Suppose that $x^i \in D_p$ is the i-th sample of the parent node, and that $D_1$ and $D_2$ are the two datasets created by the binary split given by the rule applied in the current node.
Any $t$ in an interval that doesn't change the classification of any $x^j$ from $D_1$ to $D_2$ has no effect on the information gain $IG$, since in the end the two subsets of the data created are the same, and so are their sizes and values for $I$.
This means that it only makes sense to check the values that CAN change the classification of at least one certain $x^i$ from $D_1$ to $D_2$ or viceversa. Assuming the form of the rule specified in the question ($x_j \ge t$) it is clear that such values for $t$ are simply $x^1_f, x^2_f, \ldots, x^n_f$.

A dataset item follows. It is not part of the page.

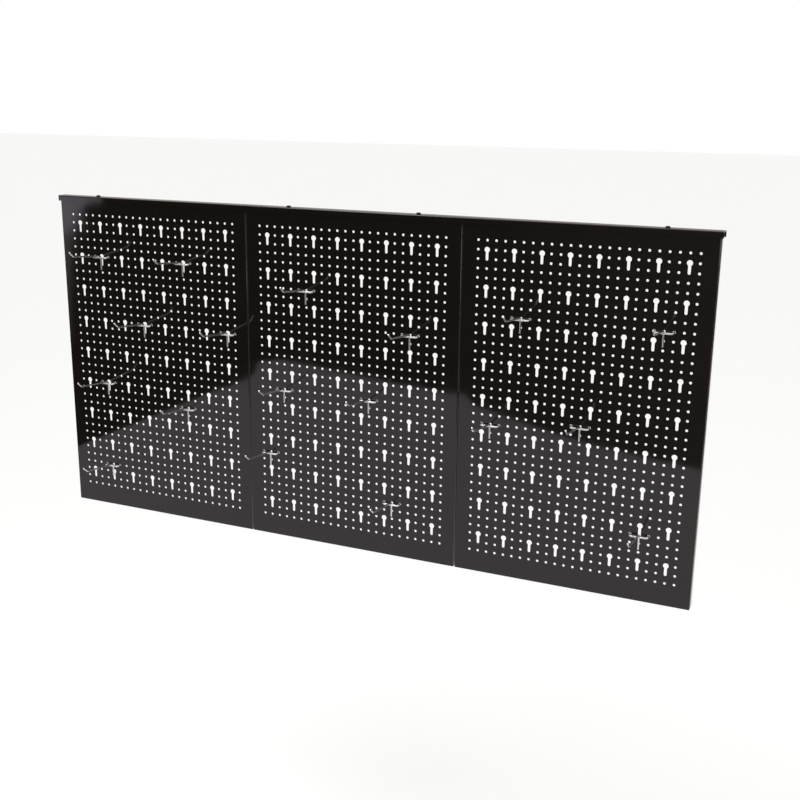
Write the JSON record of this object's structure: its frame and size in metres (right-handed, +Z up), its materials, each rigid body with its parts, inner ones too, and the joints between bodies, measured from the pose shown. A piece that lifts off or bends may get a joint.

Furthermore I would assume that since the method described is fundamentally a greedy algorithm, as long as it's been estabilished that a certain value for $t$ changes the classification of a sample $x^i$ from $D_1$ to $D_2$, if the correct classification for $x^i$ is $y_i$ then there is no need to check any other value of $t$ that causes a change of any other single $x^j$ from $D_1$ to $D_2$ if $y_j = y_i$ as it will have the same exact effect on the information gain as the case of $x_i$, which has already been explored.